Posted on • Originally published at systemdesign.academy

Why Snowflake Separates Storage From Compute

Classic data warehouses tie your data to the machines that query it. Add more compute and you have to reshuffle the data. Run a heavy report and it starves your loading jobs. Snowflake's central idea is to break that tie: keep the data in one shared place and let any number of independent compute clusters read it. That one decision reshapes cost, scaling, and concurrency.

The core problem

In a traditional shared-nothing warehouse, each node owns a slice of the data on its local disk. This is fast, because compute sits next to its data. But it couples two things that have nothing to do with each other. Storage grows with how much data you keep. Compute grows with how many queries you run and how fast you want them. Coupling them means every time one dimension changes, the other has to be re-provisioned, and rebalancing data across nodes is slow and disruptive.

Worse, workloads fight. Your BI dashboards, your data science team, and your nightly load all hit the same cluster. One expensive query drags everyone down. You end up over-provisioning for the peak and paying for idle capacity the rest of the time.

Key design decisions

Three layers instead of one. Snowflake splits into storage, compute, and a cloud services layer. Storage is object storage in the cloud, holding table data as compressed files. Compute is made of clusters called virtual warehouses, each a group of nodes that read from that shared storage. The services layer handles metadata, query planning, transactions, and security.

Data lives in object storage, not on compute nodes. Tables are stored as immutable micro-partitions, columnar files of a bounded size. Because the files never change in place, a write produces new files and the metadata layer tracks which files make up the current table.

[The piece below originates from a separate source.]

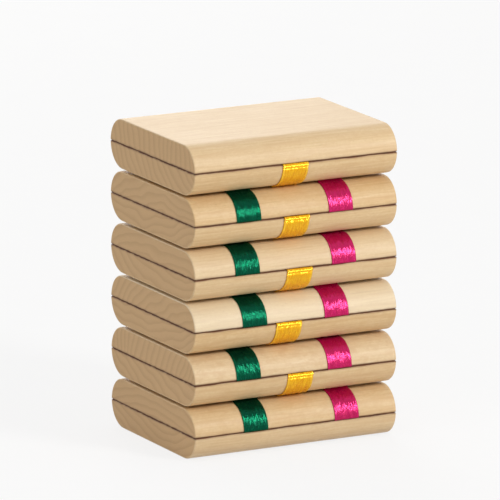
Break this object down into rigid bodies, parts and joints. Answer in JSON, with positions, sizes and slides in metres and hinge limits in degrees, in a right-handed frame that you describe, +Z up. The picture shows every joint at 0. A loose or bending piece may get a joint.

This is what makes time travel and cheap cloning possible: you keep old file sets around and point at them.

Compute is elastic and isolated per workload. Each team spins up its own virtual warehouse. They all see the same data because they read the same storage, but they do not share CPU or memory, so one team's heavy query does not slow another. A warehouse can resize on demand and can be suspended when idle so you stop paying for it. Billing follows compute time, not a fixed cluster.

Metadata makes queries skip data. The services layer keeps min and max values and other statistics per micro-partition. A query with a filter can prune whole files without reading them, which cuts scan cost sharply on selective queries.

The trade-offs

Separating storage and compute adds network distance. Compute no longer sits on top of local disk, so reads cross the network to object storage. Snowflake hides this with aggressive local caching on the warehouse nodes, so hot data stays close, but a cold query pays the fetch cost. You trade the guaranteed locality of shared-nothing for elasticity and isolation.

Immutable storage trades write-in-place efficiency for versioning and concurrency. Updating a few rows means rewriting the affected files, which is heavier than an in-place update. In return you get snapshot isolation, easy rollback, and zero-copy clones, because everything is just pointers to file sets.

Elastic per-team compute can also surprise you on cost. It is easy to leave warehouses running or to scale up more than a query needs. The system bills by compute time, so the flexibility that saves money when managed can waste it when ignored.

How the real system does it

The real architecture is exactly this separation: durable columnar micro-partitions in cloud object storage, independent virtual warehouses that scale and suspend on their own, and a shared services layer that owns metadata, planning, and transactions. Caching on compute nodes recovers most of the locality lost by moving data off local disk, and partition pruning keeps scans cheap.

The general lesson: when two resources scale for different reasons, do not force them onto the same hardware. Decoupling storage from compute is why the warehouse can grow reads and writes independently and bill only for what runs.